* BEGIN Stored data *

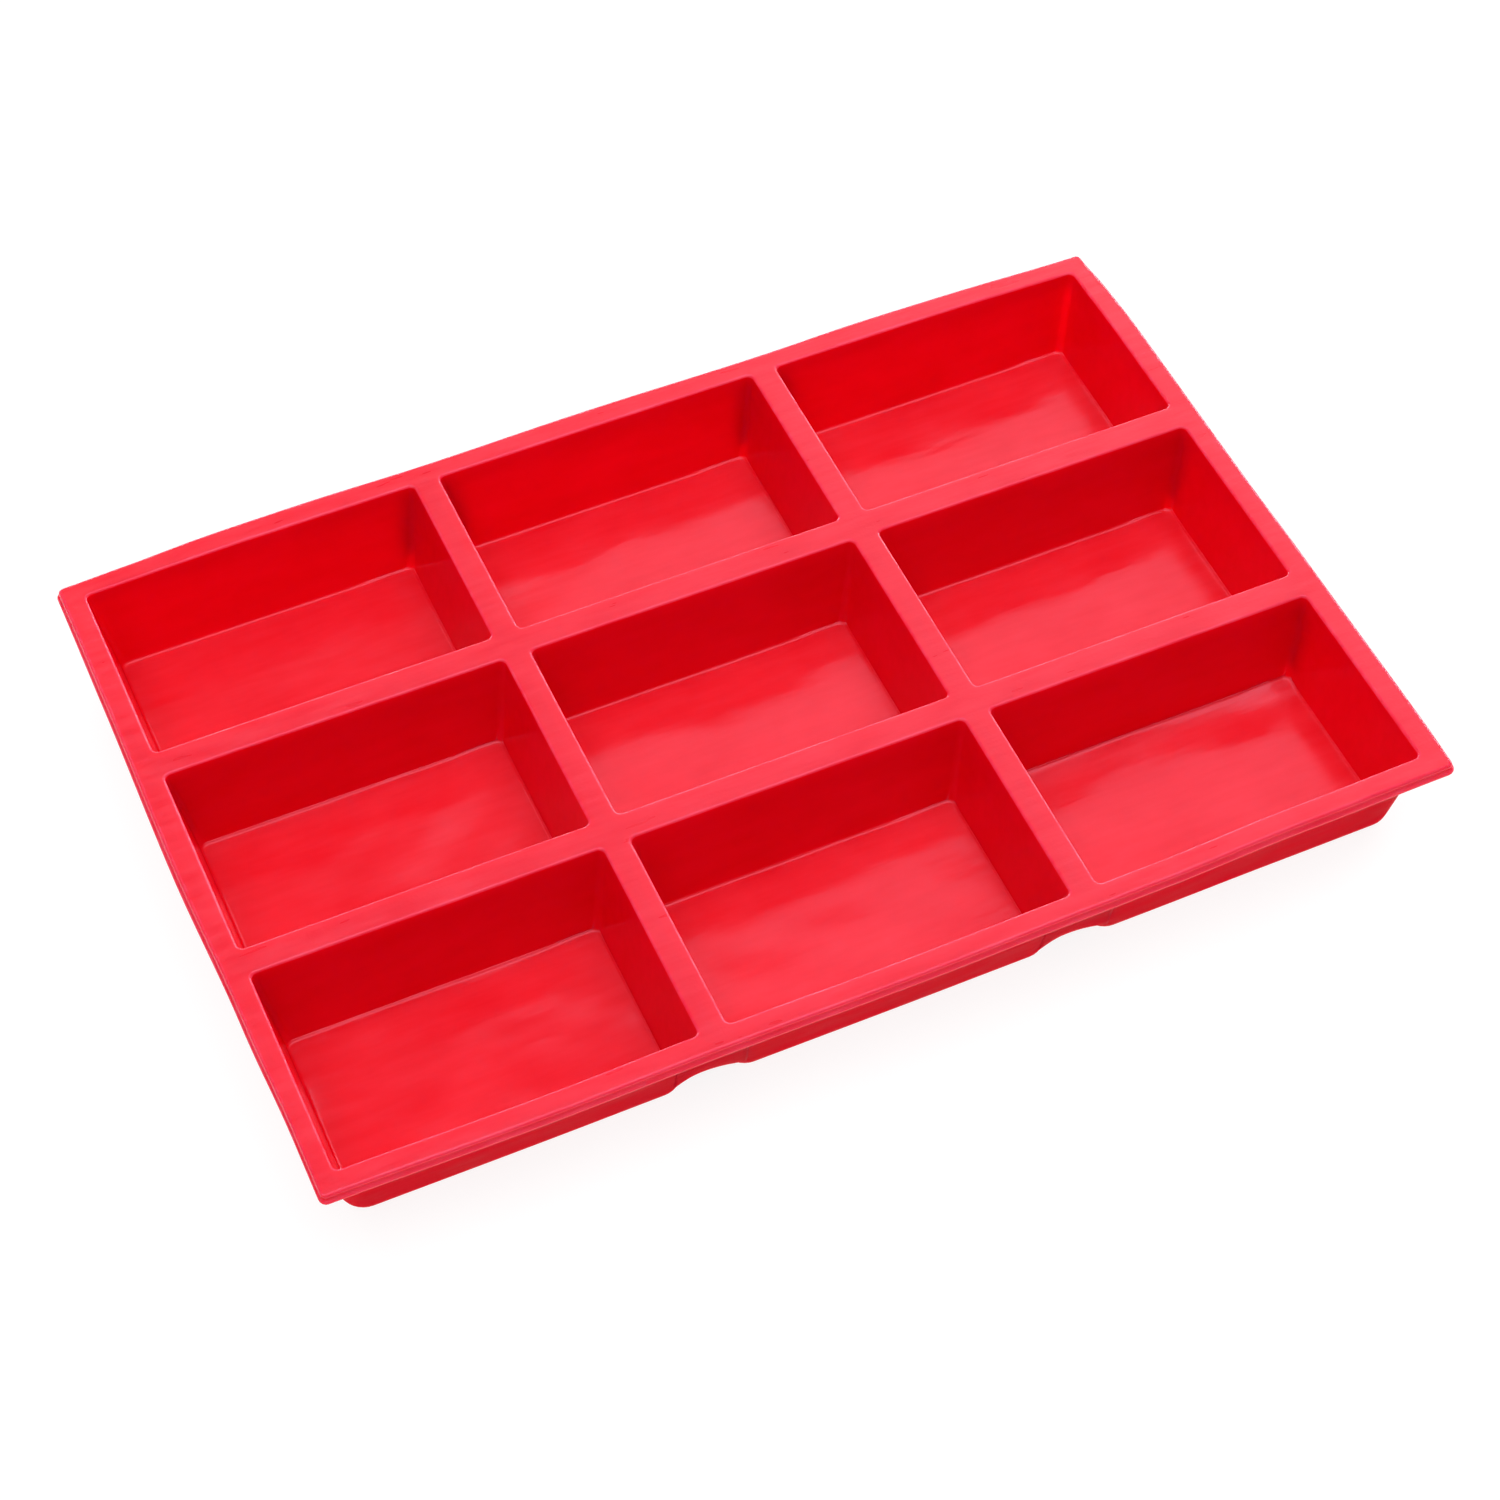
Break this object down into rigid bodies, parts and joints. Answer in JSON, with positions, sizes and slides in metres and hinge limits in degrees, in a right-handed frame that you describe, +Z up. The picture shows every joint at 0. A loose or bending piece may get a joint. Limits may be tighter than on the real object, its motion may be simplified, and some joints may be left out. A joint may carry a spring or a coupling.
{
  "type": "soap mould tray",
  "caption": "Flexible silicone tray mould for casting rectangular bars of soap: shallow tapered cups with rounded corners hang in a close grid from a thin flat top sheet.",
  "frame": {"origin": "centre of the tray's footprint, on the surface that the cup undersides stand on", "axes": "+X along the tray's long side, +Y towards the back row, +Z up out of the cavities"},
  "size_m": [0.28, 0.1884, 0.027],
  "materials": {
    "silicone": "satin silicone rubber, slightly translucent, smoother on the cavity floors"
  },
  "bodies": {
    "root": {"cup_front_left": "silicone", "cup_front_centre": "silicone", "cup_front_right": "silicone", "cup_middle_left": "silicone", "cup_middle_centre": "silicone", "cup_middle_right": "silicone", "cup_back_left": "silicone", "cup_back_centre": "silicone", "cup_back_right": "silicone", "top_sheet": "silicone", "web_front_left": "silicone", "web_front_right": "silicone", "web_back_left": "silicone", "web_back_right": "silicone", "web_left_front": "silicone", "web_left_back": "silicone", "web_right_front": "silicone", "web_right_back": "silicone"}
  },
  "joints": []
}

* END Stored data *
* BEGIN Stored data *

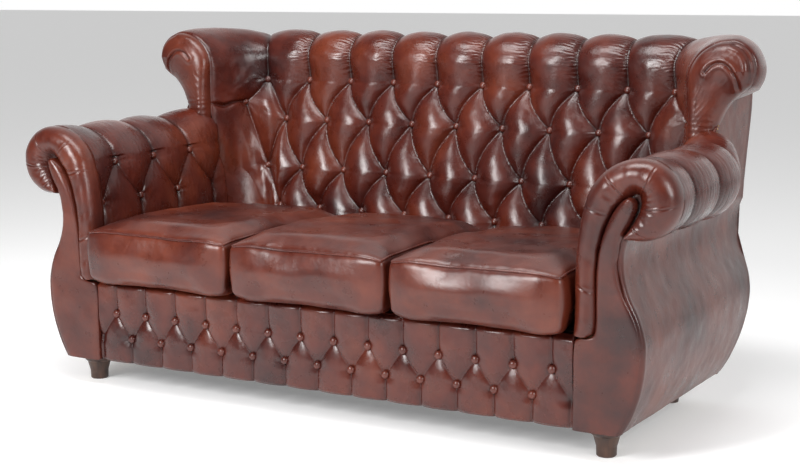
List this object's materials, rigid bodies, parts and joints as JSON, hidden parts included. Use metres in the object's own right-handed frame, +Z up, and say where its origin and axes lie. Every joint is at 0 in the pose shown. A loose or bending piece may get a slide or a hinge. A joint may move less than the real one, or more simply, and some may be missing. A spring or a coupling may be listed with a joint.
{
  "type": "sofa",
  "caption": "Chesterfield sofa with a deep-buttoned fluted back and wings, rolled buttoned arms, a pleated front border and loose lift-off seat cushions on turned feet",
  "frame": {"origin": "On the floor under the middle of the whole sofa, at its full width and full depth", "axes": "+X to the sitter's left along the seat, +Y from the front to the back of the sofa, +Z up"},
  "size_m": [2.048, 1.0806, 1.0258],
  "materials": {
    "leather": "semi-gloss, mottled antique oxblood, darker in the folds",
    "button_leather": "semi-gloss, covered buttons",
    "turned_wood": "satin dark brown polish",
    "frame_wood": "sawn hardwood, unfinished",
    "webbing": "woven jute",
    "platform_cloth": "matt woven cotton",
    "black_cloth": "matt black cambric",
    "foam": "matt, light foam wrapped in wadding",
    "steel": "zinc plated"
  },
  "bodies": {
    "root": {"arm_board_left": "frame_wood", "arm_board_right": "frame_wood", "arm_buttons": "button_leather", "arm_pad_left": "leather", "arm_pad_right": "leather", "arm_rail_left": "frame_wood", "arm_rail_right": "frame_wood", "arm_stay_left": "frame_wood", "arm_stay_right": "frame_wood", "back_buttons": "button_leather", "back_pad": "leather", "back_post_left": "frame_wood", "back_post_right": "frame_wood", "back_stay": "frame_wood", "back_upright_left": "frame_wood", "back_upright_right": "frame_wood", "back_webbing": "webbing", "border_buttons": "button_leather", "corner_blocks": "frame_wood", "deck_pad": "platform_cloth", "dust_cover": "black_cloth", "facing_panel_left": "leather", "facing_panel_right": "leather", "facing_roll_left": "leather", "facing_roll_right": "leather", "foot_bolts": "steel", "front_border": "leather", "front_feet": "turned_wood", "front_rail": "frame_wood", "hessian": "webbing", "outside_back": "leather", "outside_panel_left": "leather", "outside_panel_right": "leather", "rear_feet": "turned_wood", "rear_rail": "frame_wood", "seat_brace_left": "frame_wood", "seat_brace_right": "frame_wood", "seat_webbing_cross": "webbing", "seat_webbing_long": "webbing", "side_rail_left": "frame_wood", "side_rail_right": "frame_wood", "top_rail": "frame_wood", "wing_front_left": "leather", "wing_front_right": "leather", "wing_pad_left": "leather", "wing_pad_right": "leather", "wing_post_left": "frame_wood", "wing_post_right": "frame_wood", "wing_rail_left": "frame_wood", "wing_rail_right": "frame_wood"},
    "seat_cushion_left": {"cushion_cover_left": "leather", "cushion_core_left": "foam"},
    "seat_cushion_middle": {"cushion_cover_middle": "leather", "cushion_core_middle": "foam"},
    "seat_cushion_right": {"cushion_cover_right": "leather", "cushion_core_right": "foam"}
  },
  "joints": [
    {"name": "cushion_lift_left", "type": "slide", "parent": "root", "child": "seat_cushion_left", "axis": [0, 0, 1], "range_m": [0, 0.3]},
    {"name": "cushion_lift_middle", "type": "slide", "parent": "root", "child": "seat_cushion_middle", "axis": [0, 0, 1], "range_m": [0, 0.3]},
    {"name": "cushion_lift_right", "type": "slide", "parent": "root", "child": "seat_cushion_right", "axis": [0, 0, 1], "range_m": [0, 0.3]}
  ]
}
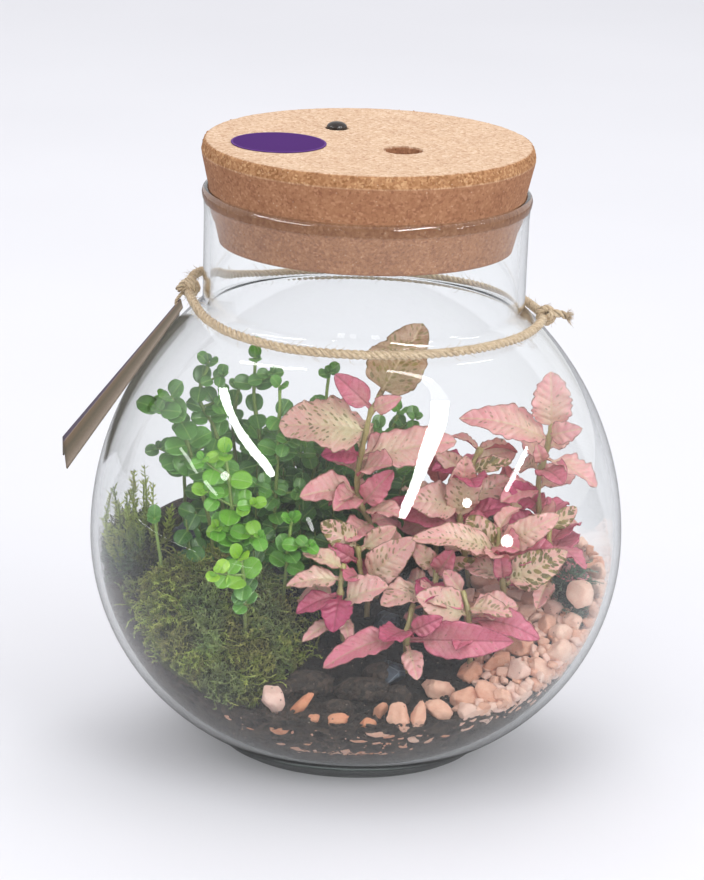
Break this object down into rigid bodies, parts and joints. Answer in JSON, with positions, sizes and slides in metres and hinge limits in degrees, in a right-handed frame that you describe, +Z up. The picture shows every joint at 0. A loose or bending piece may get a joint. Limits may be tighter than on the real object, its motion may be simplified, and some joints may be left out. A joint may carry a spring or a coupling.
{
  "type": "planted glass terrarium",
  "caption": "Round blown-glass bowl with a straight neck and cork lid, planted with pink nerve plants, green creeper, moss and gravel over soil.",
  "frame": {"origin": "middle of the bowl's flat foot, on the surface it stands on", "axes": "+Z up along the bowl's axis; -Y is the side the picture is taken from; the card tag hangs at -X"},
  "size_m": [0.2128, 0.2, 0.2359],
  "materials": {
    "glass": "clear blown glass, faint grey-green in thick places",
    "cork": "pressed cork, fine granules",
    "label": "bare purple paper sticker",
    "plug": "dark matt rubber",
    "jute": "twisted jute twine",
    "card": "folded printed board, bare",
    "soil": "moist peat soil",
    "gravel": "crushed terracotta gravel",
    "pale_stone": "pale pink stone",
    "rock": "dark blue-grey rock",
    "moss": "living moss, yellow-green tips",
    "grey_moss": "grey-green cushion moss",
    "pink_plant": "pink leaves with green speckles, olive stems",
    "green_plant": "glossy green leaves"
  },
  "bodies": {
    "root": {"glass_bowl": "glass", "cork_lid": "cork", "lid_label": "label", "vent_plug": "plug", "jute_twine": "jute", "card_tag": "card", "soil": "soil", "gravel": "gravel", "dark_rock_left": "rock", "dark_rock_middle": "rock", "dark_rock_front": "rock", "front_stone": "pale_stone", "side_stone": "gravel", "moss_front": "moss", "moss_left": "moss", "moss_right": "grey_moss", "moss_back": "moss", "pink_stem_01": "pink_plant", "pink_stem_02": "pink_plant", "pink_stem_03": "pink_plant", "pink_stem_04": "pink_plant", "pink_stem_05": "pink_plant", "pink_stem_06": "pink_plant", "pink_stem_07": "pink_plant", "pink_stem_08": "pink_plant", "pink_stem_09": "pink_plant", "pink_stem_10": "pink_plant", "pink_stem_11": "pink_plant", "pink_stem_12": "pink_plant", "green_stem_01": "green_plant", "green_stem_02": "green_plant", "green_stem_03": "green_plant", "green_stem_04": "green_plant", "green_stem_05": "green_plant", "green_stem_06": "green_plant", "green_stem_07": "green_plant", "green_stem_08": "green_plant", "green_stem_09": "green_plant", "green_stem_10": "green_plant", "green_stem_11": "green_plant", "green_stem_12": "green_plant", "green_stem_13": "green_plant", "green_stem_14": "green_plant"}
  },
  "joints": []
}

* END Stored data *

**Set exercise**
Sift the material for lines with the string "axes". Copy each one found.

**The completed task**
  "frame": {"origin": "centre of the tray's footprint, on the surface that the cup undersides stand on", "axes": "+X along the tray's long side, +Y towards the back row, +Z up out of the cavities"},
List this object's materials, rigid bodies, parts and joints as JSON, hidden parts included. Use metres in the object's own right-handed frame, +Z up, and say where its origin and axes lie. Every joint is at 0 in the pose shown. A loose or bending piece may get a slide or a hinge. A joint may move less than the real one, or more simply, and some may be missing. A spring or a coupling may be listed with a joint.
  "frame": {"origin": "On the floor under the middle of the whole sofa, at its full width and full depth", "axes": "+X to the sitter's left along the seat, +Y from the front to the back of the sofa, +Z up"},
  "frame": {"origin": "middle of the bowl's flat foot, on the surface it stands on", "axes": "+Z up along the bowl's axis; -Y is the side the picture is taken from; the card tag hangs at -X"},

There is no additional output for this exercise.